Saturday, October 8, 2011

War News for Saturday, October 08, 2011

NATO is reporting the death of an ISAF soldier from unreleased causes in an undisclosed location in southern Afghanistan on Thursday, October 6th.


Karzai admits US-led NATO mission failure

State Department readies Iraq operation, its biggest since Marshall Plan


Reported security incidents

Baghdad:
#1: Gunmen in a speeding car using silenced weapons shot dead a traffic police lieutenant and wounded a policeman in Baghdad's western Ghazaliya district, police and hospital sources said.

#2: Gunmen in a speeding car using silenced weapons shot dead a police lieutenant in his car in Baghdad's southwestern Amil district, an Interior Ministry source said.

#3: Gunmen using silenced weapons shot dead a civilian at his house in Baghdad's western Amiriya district, an Interior Ministry source said.


Basra:
#1: Two blasts that hit a pipeline network near the southern part of Iraq's supergiant oil field, Rumaila, in Basra, late on Friday cut production from the field, but exports haven't been affected, Iraq Oil Minister Abdul Kareem Luaiby told Dow Jones Newswires Saturday. "We have to stop some of the production stations because of the fire but the incident hasn't affected levels of our exports," Luaiby said. The minister gave no details how much they had to cut output from Rumaila, which was producing around 1.2 million to 1.3 million barrels a day before the blasts.


Mosul:
#1: A woman was killed and civilian was wounded in bomb blast south of Mosul, security sources said today. The source told Aswat al-Iraq that the incident took place 30 km south of Mosul. The bomb exploded by itself, where no security patrols in the area.

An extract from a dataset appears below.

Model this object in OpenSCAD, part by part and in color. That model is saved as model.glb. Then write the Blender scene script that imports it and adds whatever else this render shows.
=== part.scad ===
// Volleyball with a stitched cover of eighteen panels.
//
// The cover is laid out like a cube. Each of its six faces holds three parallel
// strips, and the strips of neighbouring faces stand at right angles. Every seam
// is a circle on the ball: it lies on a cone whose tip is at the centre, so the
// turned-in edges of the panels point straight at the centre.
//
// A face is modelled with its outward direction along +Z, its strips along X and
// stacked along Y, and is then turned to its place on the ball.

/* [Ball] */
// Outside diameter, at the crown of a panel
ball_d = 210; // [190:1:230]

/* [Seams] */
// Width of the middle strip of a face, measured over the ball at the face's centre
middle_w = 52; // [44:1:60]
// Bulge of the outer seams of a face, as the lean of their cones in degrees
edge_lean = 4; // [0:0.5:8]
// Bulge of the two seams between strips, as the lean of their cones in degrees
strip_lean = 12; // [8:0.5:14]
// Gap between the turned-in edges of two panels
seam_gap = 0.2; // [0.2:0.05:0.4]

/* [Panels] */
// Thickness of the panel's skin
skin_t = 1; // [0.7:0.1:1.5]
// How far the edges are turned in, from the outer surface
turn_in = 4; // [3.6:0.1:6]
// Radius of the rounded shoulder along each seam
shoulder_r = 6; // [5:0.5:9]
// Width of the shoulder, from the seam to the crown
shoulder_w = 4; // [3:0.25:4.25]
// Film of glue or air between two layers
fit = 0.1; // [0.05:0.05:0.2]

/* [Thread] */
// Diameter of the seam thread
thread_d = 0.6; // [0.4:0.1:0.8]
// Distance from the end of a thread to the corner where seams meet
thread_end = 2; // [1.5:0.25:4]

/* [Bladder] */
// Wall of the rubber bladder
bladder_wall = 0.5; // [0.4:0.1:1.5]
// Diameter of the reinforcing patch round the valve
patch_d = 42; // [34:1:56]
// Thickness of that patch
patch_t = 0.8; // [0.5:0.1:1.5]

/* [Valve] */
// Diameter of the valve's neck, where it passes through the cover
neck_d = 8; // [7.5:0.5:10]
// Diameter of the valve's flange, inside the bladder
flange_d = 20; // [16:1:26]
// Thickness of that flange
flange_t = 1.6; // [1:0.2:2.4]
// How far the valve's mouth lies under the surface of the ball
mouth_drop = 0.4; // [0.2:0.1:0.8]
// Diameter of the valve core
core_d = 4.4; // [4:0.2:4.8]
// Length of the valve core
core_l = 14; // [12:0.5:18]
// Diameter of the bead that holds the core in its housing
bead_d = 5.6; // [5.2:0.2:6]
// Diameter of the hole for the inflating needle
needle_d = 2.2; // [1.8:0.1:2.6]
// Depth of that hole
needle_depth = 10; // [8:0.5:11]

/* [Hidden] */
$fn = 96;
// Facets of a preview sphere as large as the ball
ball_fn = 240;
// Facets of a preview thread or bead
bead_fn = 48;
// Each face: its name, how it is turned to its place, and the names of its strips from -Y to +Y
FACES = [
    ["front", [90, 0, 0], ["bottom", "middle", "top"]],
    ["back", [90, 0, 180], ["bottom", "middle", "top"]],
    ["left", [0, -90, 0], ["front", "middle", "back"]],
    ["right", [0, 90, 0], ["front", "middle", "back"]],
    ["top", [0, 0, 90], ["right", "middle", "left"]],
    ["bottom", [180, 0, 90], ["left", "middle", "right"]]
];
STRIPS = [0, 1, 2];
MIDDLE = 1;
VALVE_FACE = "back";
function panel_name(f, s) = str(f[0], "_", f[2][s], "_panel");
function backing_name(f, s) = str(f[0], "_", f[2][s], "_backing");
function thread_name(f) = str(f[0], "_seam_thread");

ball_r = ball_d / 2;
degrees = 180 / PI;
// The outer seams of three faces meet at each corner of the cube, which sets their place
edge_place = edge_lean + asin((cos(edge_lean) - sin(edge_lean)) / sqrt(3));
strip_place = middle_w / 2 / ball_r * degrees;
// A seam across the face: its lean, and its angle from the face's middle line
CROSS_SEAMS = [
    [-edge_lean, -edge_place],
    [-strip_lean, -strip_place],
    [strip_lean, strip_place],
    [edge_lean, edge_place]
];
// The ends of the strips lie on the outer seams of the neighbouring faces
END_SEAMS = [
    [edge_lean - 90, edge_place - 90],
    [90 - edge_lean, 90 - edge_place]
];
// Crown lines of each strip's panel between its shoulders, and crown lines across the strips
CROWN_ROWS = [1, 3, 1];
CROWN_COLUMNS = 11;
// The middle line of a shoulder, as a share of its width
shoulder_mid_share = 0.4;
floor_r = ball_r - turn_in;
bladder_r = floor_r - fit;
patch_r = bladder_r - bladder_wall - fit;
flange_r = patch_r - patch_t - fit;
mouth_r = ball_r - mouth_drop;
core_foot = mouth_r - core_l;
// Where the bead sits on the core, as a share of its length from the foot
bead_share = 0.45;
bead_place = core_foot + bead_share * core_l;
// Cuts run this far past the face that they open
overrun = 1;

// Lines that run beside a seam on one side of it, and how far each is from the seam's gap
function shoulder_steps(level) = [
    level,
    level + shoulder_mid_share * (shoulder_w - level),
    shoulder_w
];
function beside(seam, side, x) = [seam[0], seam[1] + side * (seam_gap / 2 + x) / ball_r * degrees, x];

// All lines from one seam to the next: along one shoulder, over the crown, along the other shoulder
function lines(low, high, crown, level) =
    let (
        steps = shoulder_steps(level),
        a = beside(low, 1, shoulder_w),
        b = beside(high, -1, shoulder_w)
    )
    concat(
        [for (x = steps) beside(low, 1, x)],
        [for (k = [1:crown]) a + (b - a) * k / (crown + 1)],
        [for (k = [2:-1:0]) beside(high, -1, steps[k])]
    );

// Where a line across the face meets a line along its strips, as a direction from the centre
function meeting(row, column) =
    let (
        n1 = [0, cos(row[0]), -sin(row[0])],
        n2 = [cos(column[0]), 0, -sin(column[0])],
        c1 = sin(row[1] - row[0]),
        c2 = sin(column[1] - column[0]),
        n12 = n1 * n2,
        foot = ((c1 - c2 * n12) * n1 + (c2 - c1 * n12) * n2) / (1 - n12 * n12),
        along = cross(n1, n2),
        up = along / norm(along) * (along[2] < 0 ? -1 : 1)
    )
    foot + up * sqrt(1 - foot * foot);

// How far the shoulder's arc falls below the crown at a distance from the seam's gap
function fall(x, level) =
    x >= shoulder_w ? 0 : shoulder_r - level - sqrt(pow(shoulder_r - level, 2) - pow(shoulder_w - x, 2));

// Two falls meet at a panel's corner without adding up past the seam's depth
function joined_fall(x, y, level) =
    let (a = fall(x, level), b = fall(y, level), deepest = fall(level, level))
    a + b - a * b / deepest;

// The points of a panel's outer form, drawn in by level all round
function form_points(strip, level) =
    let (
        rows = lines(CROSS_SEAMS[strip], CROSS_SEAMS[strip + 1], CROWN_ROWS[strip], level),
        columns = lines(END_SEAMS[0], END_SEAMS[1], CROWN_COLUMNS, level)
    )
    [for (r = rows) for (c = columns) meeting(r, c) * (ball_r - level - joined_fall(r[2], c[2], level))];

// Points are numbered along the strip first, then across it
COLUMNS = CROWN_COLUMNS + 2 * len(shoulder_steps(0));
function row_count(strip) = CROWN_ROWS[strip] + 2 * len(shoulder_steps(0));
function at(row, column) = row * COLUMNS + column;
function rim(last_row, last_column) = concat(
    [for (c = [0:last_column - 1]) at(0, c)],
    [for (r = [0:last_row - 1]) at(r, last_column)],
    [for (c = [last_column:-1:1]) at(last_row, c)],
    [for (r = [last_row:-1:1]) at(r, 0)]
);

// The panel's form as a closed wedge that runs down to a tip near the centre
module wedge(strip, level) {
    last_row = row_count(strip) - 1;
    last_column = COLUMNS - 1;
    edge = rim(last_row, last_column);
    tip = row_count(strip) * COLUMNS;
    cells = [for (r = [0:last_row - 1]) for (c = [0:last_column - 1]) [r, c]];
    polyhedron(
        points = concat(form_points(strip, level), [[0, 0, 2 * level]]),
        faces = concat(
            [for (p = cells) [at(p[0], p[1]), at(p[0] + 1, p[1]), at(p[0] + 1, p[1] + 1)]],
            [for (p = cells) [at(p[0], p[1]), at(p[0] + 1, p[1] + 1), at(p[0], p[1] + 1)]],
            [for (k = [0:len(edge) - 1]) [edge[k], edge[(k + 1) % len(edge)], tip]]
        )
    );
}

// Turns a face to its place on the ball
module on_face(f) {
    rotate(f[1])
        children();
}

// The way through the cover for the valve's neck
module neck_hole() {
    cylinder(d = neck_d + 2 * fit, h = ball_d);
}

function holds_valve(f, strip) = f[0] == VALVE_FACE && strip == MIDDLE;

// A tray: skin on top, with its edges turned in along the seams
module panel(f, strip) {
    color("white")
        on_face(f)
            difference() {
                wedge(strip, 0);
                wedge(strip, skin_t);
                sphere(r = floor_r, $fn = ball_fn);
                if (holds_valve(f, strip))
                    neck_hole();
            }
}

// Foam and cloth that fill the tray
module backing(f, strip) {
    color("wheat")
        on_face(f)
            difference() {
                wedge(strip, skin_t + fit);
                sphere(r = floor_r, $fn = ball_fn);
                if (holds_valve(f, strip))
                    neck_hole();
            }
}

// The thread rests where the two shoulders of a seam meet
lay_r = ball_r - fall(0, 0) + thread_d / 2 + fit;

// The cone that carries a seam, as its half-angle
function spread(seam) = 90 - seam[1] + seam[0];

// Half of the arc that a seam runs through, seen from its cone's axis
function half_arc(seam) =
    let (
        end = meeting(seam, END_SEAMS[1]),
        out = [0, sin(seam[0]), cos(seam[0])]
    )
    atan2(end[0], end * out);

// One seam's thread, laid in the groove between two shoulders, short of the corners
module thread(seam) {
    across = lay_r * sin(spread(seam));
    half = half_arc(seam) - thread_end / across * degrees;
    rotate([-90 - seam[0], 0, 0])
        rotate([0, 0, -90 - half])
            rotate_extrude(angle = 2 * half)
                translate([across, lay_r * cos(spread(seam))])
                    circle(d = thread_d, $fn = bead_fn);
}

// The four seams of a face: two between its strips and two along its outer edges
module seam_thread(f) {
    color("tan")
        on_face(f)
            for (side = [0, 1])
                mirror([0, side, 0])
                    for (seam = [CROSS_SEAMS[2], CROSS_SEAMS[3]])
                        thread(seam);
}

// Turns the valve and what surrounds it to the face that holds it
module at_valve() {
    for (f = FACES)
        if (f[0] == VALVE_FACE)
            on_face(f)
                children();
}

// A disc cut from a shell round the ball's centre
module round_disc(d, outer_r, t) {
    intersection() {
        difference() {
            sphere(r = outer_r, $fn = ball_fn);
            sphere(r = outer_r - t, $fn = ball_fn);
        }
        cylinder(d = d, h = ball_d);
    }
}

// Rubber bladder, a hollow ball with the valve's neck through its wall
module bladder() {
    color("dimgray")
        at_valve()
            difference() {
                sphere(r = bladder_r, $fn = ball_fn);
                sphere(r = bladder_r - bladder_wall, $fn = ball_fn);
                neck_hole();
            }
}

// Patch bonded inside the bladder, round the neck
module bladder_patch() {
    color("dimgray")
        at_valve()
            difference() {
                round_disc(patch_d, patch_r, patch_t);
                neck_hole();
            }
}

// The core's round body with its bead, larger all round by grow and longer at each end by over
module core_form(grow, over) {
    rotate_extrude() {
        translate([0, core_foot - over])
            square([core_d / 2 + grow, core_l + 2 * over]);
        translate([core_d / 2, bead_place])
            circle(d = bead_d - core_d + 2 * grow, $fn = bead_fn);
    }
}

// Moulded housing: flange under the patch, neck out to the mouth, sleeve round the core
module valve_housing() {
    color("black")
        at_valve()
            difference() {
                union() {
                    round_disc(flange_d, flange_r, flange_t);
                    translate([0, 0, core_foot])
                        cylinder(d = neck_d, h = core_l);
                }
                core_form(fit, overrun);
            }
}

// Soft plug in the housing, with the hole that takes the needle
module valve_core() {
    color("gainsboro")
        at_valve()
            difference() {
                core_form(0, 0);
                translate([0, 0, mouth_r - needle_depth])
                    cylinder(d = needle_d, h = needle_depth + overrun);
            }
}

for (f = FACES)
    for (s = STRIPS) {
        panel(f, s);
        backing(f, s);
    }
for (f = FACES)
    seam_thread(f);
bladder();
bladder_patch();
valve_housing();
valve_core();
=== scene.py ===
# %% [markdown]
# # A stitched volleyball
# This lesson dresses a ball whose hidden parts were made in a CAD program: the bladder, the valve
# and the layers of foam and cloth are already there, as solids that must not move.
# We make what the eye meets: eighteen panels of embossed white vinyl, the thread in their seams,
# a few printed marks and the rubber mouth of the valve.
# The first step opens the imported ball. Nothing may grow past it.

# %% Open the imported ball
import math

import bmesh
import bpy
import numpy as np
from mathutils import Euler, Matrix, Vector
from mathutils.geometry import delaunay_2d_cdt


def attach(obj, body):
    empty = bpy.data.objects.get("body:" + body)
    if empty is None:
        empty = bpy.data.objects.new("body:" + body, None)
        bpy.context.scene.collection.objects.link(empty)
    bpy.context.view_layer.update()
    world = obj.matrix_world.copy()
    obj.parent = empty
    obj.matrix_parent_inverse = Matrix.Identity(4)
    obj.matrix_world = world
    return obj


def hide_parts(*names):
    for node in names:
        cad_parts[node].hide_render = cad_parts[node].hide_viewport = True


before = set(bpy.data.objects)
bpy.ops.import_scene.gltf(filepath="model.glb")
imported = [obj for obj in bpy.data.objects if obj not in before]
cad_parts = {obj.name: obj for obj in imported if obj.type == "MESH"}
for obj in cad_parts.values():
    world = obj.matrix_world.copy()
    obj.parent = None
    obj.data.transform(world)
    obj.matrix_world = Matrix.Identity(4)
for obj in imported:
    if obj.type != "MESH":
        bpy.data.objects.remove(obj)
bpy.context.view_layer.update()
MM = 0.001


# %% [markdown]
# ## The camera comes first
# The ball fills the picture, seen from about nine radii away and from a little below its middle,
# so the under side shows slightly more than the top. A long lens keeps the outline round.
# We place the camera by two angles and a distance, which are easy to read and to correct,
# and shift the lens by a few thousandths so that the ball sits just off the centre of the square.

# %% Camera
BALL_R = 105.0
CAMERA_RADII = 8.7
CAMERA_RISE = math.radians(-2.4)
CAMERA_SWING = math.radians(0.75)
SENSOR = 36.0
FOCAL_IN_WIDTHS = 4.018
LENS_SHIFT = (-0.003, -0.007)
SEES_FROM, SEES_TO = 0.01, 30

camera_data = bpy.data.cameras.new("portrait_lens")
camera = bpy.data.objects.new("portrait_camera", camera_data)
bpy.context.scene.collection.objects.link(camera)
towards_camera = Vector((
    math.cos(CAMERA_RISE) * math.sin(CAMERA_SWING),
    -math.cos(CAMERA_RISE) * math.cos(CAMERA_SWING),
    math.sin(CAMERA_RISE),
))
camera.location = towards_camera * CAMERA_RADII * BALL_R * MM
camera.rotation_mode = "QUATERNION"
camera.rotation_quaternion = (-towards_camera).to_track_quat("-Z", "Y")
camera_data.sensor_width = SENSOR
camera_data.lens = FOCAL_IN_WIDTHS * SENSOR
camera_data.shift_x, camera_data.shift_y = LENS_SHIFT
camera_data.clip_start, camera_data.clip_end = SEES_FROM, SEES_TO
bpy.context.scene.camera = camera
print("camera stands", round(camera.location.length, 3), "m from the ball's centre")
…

#2: Another bomb targeting a police patrol ripped off in Mansur neighborhood of western Mosul, wounding three children, the source added.



Afghanistan: "The Forgotten War"
#1: The Afghan police, backed by army and NATO-led Coalition forces, have killed nine insurgents and detained 11 others in eastern Afghanistan's Laghman province, Afghan Interior Ministry said on Saturday. "Afghan National Police (ANP) in collaboration with army and Coalition forces launched an operation in eastern Laghman province killing nine armed insurgents and detaining 11 other suspected insurgents over the past 24 hours," the ministry said in a statement provides daily operational updates.

#2: Militants have carried out coordinated attacks on four American military bases in Afghanistan's eastern province of Paktika, as the US-led invasion of the Asian country enters its eleventh year. On Friday morning, a bomber detonated his explosives-laden car near the gate of Margah base in Paktika Province, which borders Pakistan, after the facility was hit by 22 rockets, the Associated Press reported. Dozens of rockets also fell on the US's Tillman, Boris and Orgun-E bases in Afghanistan during the attacks that started shortly after 6 a.m. local time and continued for several hours. US forces returned fire by artillery and aircraft to repel the attacks. The American regional command said one soldier was injured in the assaults which it described as the largest such offensive in Paktika Province since 2009. US military sources claimed at least 25 militants were killed during the attack.

#2: Three missiles fired by a U.S. drone hit a house in Pakistan's North Waziristan region on the Afghan border, killing at least five militants, local intelligence officials said. There was no independent confirmation of the strike.